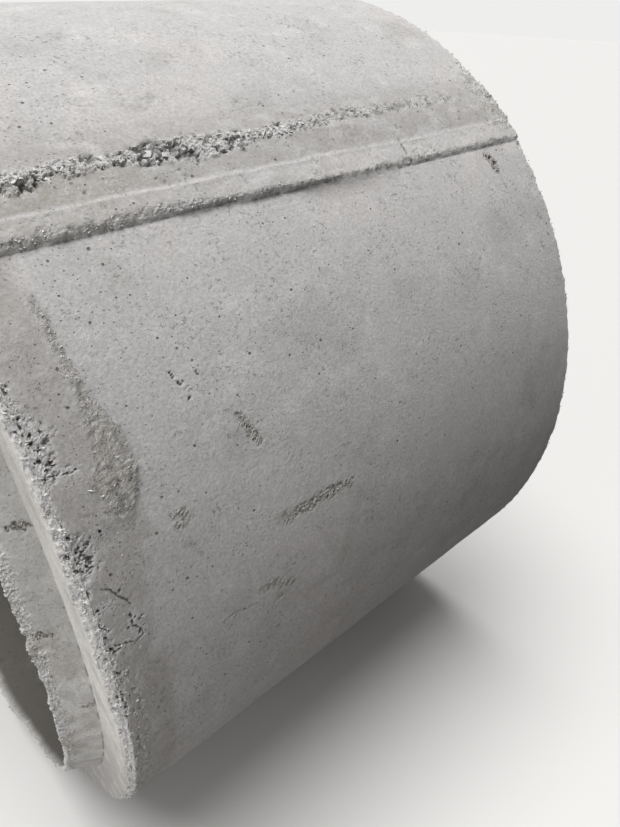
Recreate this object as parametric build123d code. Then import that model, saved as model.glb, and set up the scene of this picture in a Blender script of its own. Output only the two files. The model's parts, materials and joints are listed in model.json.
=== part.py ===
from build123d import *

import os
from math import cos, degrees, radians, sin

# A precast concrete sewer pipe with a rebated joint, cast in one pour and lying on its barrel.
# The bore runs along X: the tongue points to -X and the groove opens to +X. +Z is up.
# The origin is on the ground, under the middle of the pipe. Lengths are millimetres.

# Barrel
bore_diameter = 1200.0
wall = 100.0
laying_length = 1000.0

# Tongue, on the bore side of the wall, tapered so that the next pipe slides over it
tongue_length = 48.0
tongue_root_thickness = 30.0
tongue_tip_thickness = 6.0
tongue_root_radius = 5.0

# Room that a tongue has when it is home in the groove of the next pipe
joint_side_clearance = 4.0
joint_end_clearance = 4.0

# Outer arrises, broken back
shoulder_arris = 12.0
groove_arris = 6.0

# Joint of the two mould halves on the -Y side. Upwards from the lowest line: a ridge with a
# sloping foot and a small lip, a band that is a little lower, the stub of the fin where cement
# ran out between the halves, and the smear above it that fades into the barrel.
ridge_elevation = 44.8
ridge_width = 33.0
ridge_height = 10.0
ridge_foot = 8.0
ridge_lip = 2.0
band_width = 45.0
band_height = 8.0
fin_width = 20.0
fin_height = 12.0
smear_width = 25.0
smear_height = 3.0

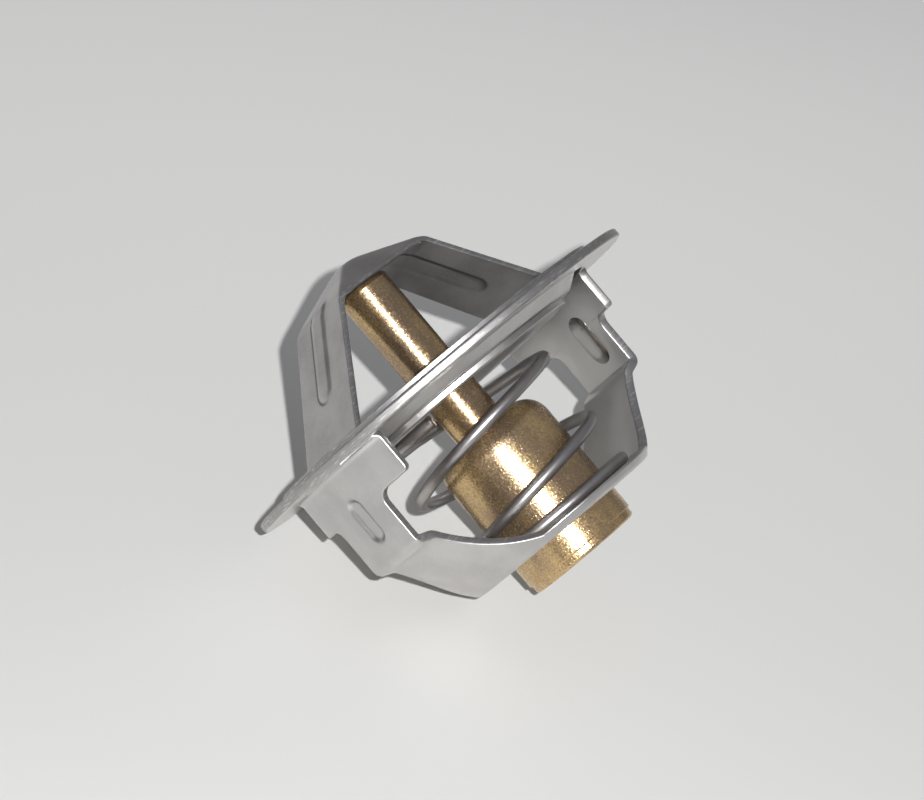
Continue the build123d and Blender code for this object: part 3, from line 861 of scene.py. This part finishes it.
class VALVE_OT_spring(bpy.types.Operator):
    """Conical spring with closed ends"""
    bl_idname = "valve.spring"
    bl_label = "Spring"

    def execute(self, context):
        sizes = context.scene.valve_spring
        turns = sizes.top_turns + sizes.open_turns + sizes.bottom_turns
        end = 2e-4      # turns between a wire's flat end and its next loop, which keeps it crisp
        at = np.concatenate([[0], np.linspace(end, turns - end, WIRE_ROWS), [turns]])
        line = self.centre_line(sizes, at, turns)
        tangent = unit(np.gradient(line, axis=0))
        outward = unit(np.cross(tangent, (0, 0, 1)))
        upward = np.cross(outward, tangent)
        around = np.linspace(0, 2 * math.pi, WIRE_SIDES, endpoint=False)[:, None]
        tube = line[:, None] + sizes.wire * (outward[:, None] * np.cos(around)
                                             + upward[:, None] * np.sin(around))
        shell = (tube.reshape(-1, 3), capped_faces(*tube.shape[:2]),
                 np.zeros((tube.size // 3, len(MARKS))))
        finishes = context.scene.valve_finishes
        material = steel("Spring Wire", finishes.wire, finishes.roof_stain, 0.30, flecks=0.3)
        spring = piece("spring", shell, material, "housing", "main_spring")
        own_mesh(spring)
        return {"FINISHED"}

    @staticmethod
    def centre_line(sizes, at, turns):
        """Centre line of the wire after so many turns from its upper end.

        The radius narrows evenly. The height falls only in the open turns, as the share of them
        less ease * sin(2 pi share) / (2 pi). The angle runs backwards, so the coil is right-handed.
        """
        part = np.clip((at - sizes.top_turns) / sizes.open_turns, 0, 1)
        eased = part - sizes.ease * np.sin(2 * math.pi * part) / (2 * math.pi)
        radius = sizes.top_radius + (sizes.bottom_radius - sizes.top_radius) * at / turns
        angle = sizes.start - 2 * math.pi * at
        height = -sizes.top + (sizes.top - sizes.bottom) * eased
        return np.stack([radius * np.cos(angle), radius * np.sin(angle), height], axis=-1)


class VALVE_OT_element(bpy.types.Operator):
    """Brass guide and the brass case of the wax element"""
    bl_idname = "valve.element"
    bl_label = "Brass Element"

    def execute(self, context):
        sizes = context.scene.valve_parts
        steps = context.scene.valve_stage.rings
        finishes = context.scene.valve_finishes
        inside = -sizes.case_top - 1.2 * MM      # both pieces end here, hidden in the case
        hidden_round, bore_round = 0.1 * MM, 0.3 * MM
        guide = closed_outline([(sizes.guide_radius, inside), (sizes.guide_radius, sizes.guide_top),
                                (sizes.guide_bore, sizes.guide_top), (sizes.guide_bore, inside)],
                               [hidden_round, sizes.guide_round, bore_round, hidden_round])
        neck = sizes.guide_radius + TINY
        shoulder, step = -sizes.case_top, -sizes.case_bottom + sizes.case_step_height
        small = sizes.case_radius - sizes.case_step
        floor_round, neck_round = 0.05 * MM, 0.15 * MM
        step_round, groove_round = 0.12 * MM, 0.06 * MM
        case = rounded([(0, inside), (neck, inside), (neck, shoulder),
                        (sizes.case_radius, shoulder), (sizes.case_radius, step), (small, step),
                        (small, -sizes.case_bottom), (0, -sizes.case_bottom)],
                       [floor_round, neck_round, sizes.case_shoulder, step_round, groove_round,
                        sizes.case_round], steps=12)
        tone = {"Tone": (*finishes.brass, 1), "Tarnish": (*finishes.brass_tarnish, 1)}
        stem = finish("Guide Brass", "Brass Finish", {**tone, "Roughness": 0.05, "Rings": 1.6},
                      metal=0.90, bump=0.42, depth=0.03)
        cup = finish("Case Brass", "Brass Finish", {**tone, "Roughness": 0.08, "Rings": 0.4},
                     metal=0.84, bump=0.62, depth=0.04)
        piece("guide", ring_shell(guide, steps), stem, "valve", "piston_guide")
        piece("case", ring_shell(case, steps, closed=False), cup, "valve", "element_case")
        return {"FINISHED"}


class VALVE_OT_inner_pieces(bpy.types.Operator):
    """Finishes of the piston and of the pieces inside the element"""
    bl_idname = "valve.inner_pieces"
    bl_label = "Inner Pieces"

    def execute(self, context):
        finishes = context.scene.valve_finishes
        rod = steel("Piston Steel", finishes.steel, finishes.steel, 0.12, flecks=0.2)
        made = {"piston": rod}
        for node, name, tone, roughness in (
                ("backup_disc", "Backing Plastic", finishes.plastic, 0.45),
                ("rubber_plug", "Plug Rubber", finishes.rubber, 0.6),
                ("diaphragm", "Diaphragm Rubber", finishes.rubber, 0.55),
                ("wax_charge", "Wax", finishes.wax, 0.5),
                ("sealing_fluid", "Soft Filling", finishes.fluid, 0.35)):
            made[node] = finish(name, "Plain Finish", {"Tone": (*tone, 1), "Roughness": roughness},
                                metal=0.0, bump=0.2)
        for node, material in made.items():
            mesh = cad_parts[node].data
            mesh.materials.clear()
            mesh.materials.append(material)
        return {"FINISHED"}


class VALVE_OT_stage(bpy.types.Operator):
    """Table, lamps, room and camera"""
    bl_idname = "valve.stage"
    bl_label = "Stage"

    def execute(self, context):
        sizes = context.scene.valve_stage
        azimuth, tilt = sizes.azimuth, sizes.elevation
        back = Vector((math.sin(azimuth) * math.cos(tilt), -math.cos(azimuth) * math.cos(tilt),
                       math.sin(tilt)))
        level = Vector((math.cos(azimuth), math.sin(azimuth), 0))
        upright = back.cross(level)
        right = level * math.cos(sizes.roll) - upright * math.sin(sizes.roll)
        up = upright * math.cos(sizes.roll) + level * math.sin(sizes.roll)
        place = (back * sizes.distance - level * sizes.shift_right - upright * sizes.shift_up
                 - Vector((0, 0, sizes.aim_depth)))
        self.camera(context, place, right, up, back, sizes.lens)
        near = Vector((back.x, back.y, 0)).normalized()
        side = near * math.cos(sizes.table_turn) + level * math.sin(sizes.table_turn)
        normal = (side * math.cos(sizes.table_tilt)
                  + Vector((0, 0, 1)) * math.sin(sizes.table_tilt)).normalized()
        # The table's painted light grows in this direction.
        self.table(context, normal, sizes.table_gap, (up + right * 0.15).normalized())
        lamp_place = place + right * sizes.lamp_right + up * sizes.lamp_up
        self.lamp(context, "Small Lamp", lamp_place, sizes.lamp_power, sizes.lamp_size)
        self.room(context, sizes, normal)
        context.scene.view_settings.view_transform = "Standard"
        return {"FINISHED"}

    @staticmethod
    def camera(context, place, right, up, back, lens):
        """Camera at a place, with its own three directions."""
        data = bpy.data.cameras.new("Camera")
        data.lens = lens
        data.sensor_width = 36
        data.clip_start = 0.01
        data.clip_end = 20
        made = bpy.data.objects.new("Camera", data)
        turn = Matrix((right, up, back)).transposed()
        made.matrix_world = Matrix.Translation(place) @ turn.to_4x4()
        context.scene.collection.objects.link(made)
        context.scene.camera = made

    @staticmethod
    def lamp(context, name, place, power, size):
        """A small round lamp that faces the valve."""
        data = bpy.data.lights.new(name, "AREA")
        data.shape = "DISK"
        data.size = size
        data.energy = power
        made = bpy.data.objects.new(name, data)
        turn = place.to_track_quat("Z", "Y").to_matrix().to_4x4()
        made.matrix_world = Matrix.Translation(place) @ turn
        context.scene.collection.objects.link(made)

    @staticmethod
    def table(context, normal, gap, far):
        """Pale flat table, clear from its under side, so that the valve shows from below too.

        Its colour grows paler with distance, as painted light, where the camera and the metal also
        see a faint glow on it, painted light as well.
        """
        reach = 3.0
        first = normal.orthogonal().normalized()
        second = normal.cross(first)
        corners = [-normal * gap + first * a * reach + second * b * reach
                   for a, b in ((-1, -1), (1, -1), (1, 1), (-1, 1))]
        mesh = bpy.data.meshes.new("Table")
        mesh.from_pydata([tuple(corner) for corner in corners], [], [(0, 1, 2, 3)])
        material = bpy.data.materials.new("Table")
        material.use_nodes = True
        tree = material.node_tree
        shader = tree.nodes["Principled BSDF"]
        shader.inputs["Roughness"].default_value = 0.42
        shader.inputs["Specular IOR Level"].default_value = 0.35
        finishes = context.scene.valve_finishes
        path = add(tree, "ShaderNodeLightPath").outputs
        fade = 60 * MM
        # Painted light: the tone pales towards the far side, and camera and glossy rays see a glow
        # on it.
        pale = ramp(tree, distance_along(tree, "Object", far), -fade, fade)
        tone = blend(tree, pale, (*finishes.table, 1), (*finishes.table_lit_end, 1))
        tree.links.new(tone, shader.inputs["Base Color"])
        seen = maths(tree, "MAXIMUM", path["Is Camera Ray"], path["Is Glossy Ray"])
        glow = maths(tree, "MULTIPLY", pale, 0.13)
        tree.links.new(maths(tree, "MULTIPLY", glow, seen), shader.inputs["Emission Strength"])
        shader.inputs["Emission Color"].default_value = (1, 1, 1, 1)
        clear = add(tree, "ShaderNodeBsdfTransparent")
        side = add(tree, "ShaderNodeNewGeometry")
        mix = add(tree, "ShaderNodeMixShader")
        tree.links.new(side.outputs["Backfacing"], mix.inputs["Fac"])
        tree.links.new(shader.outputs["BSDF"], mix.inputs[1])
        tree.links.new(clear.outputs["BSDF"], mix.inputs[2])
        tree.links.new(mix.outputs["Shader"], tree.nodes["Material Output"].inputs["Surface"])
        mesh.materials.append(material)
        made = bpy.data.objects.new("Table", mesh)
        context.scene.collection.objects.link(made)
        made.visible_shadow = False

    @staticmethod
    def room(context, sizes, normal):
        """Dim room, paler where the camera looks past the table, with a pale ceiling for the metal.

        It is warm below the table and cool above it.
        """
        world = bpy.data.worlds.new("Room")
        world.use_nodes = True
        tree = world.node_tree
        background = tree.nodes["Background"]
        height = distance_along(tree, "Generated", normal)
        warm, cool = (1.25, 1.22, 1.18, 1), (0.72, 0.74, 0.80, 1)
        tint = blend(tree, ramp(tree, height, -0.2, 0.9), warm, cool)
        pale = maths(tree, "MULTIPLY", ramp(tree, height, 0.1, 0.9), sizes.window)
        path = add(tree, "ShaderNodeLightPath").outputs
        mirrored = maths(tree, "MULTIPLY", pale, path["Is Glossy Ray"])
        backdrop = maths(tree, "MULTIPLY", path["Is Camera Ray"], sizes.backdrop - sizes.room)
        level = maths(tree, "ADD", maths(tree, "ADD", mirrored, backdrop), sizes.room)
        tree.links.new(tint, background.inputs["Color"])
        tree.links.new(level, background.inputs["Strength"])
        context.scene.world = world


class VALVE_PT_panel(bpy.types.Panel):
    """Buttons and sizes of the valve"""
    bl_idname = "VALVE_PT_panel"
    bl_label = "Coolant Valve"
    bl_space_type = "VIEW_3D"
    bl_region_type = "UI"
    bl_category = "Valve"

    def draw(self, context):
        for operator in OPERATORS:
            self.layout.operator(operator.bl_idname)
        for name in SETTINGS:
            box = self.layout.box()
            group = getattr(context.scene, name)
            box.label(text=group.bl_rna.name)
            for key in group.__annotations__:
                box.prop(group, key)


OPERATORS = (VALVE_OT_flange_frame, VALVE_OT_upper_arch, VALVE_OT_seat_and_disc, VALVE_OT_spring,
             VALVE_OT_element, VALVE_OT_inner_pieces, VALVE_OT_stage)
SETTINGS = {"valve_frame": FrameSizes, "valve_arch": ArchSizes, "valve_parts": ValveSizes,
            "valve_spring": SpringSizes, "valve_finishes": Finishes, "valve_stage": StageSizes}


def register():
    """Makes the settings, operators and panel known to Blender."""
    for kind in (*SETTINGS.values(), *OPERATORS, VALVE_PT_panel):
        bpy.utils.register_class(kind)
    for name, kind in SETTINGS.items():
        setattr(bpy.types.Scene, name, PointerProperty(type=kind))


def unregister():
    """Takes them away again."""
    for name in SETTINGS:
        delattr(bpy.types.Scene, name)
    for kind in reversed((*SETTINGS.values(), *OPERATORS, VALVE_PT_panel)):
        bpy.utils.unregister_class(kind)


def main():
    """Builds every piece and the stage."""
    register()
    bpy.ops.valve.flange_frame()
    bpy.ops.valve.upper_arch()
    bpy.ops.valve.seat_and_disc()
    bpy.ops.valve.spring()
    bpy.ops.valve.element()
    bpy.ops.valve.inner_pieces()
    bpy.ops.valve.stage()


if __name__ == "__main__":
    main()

* _GIVEN INSTRUCTION_
Take the lines above from the first through the one containing "laying_length = 1000.0" and reproduce them exactly; include nothing else.

* _ANSWER TO THE TASK_
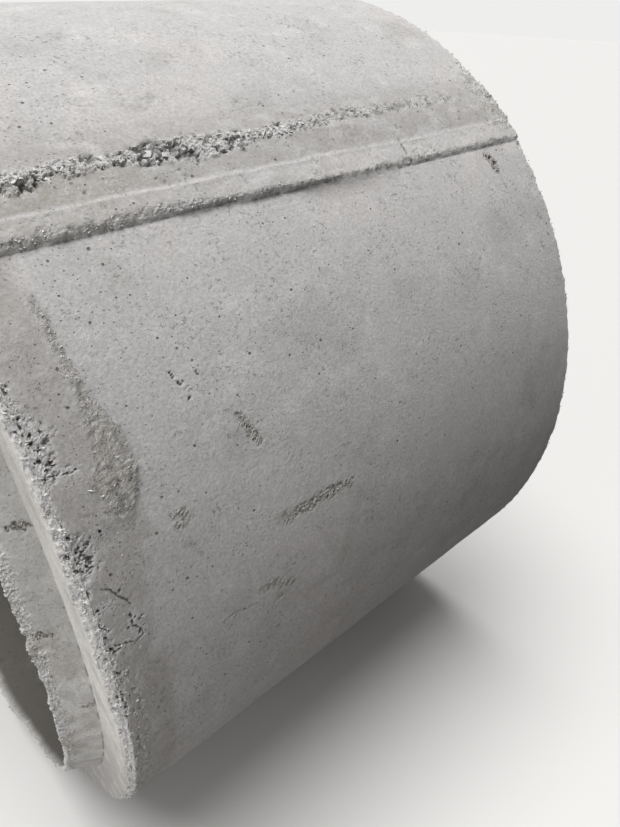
Recreate this object as parametric build123d code. Then import that model, saved as model.glb, and set up the scene of this picture in a Blender script of its own. Output only the two files. The model's parts, materials and joints are listed in model.json.
=== part.py ===
from build123d import *

import os
from math import cos, degrees, radians, sin

# A precast concrete sewer pipe with a rebated joint, cast in one pour and lying on its barrel.
# The bore runs along X: the tongue points to -X and the groove opens to +X. +Z is up.
# The origin is on the ground, under the middle of the pipe. Lengths are millimetres.

# Barrel
bore_diameter = 1200.0
wall = 100.0
laying_length = 1000.0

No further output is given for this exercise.